Para o ex-vereador do município, Dominguinhos, a questão vai além da legalidade técnica. “Em Estância, nós tivemos a previsão orçamentária de 2024, que foi exatamente uma cifra fechada de R$ 300 milhões. Para 2025, esse valor aumentou cerca de 12,7% e foi para R$ 338 milhões. Ocorre que as prioridades, não me parecem que são prioridades comprometidas com a cidadania e com a inclusão social”, afirmou. O ex-parlamentar Dominguinhos criticou a desproporção entre os valores destinados à festa e os investimentos em outras áreas fundamentais. “Nada contra as festas, muito menos a de São João. Eu sou estanciano, amo São João, amo a minha cultura. Agora, você pagar shows como o de R$ 600 mil, do Natanzinho, o show de R$ 550 mil, que é o show do João Gomes...Enquanto isso você reservar R$ 600 para manutenção do patrimônio público, do patrimônio cultural da cidade, isso é um escárnio”, disse ele, ao que acrescentou: “Para cuidar de 42 escolas e das creches, o Orçamento reservou R$ 101 mil. Nós temos aqui cerca de 200 trabalhadores recebendo abaixo do salário mínimo de salário base”, completou.
Segundo o Ministério Público, os custos da festa em 2025 poderiam ultrapassar os R$ 10 milhões, considerando contratações artísticas, estrutura, fogos, apresentações locais, publicidade e logística, quase o dobro dos R$ 4,9 milhões gastos em 2024. No entanto, dois dias após a liminar, no dia 18 de junho de 2025, o presidente do Tribunal de Justiça de Sergipe acolheu pedido do Município de Estância e suspendeu a execução da decisão, autorizando a continuidade dos festejos. Em sua decisão, o desembargador destacou que o pedido do MP foi ajuizado às vésperas do evento, embora as investigações sobre os gastos da festa ocorram desde 2022. Ele entendeu que cancelar a festa naquele momento causaria grave lesão à economia pública, diante dos contratos já firmados, divulgação feita, estruturas montadas e a mobilização do comércio local. “Essa decisão, que era para o prefeito cumprir, não gastar nada além dos valores originais de pouco mais de 4 milhões, ele recorreu exatamente para poder gastar a totalidade, que dá aí próximo cerca de R$ 10 milhões. Ele fez por decreto, sem passar pela Câmara, sem levar em consideração o diploma legal, que é uma lei federal extremamente importante da contabilidade pública”, lamentou Dominguinhos.

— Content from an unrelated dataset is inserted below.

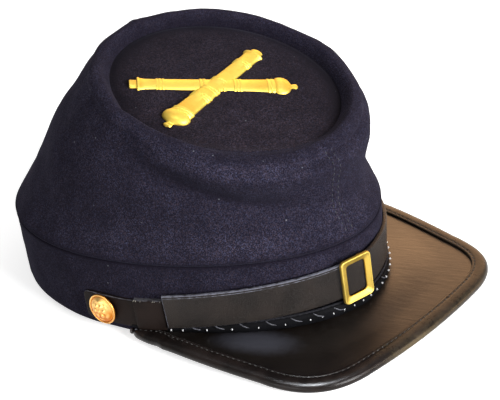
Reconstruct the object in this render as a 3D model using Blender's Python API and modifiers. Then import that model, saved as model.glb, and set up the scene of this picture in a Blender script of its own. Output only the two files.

“A gente aqui em Estância tem essa preocupação, a preocupação de que o município não gaste excessivamente com os festejos juninos. Que faça uma boa festa, que mantenha a cultura, a tradição, mas que leve em consideração também outras políticas públicas para que nossa cidade não pare, para que nossa cidade possa avançar, no rumo da cidadania”, concluiu o ex-vereador. Segundo o MPSE, foi constatada, ao longo dos últimos anos, a realização “reiterada de contratações artísticas e ornamentações urbanas com valores vultosos, mediante processos administrativos precários, sem a devida instrução prévia ou observância dos princípios constitucionais da legalidade, moralidade e eficiência”. Na decisão, o TJ/SE fixou multa diária de R$ 500 mil em caso de descumprimento. A equipe de Reportagem procurou a Prefeitura Municipal de Estância para comentar a decisão, mas até o fechamento da edição não houve resposta.